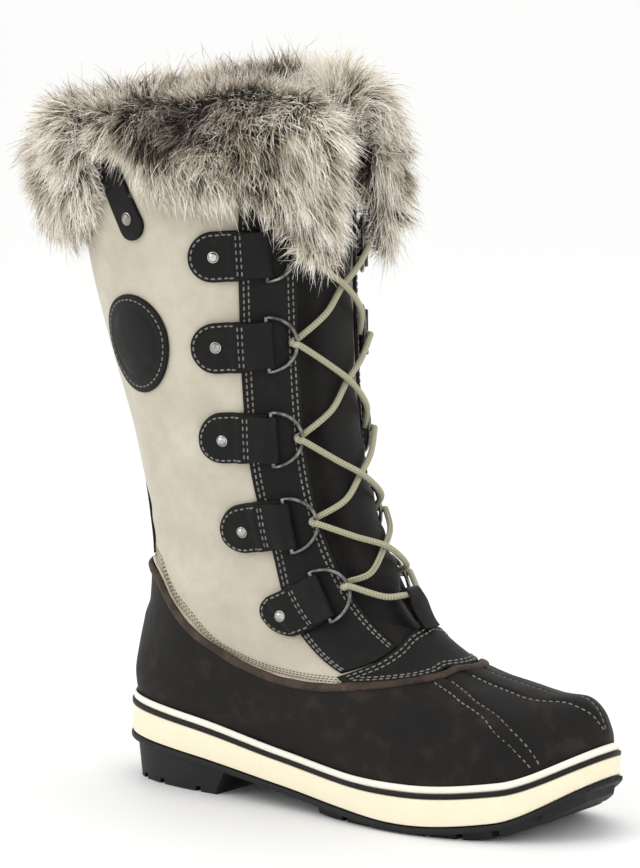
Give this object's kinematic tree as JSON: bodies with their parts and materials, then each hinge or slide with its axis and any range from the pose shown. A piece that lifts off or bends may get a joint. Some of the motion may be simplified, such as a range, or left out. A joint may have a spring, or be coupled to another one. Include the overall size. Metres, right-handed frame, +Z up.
{
  "type": "snow boot",
  "caption": "Tall winter boot with a hollow suede shaft, dark waxed lower shell, laces through D-rings, faux fur cuff and lugged rubber sole with a heel block",
  "frame": {"origin": "on the flat underside of the heel block, in its middle, where it meets the floor", "axes": "+X towards the toe, +Y towards the inner side of the foot, +Z up the shaft"},
  "size_m": [0.3495, 0.1777, 0.3842],
  "materials": {
    "upper": "pale beige brushed suede",
    "shell": "charcoal waxed nubuck, mottled",
    "trim": "dark smooth leather with grey stitching",
    "tongue": "dark soft nubuck, padded",
    "binding": "rolled brown binding",
    "foxing": "matt cream rubber",
    "stripe": "matt black rubber",
    "outsole": "matt black rubber, fine tread",
    "insole": "felt",
    "metal": "gunmetal nickel plating",
    "lace": "round braided cord",
    "fur": "deep faux fur, dark at the root and pale at the tip"
  },
  "bodies": {
    "root": {"outsole": "outsole", "foxing": "foxing", "foxing_stripe": "stripe", "insole": "insole", "upper": "upper", "lower_shell": "shell", "shell_binding": "binding", "vamp_plug": "trim", "facing_outer": "trim", "facing_inner": "trim", "tongue": "tongue", "back_stay": "trim", "side_patch": "trim", "pull_strap": "trim", "pull_strap_rivet": "metal", "lace": "lace", "lace_loop": "trim", "fur_cuff": "fur", "tab_outer_1": "trim", "ring_outer_1": "metal", "rivet_outer_1": "metal", "tab_outer_2": "trim", "ring_outer_2": "metal", "rivet_outer_2": "metal", "tab_outer_3": "trim", "ring_outer_3": "metal", "rivet_outer_3": "metal", "tab_outer_4": "trim", "ring_outer_4": "metal", "rivet_outer_4": "metal", "tab_outer_5": "trim", "ring_outer_5": "metal", "rivet_outer_5": "metal", "tab_inner_1": "trim", "ring_inner_1": "metal", "rivet_inner_1": "metal", "tab_inner_2": "trim", "ring_inner_2": "metal", "rivet_inner_2": "metal", "tab_inner_3": "trim", "ring_inner_3": "metal", "rivet_inner_3": "metal", "tab_inner_4": "trim", "ring_inner_4": "metal", "rivet_inner_4": "metal", "tab_inner_5": "trim", "ring_inner_5": "metal", "rivet_inner_5": "metal"}
  },
  "joints": []
}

EXERCISE PROMPT :: Copy every line of the listing where the word "materials" appears.

EXERCISE SOLUTION ::
Give this object's kinematic tree as JSON: bodies with their parts and materials, then each hinge or slide with its axis and any range from the pose shown. A piece that lifts off or bends may get a joint. Some of the motion may be simplified, such as a range, or left out. A joint may have a spring, or be coupled to another one. Include the overall size. Metres, right-handed frame, +Z up.
  "materials": {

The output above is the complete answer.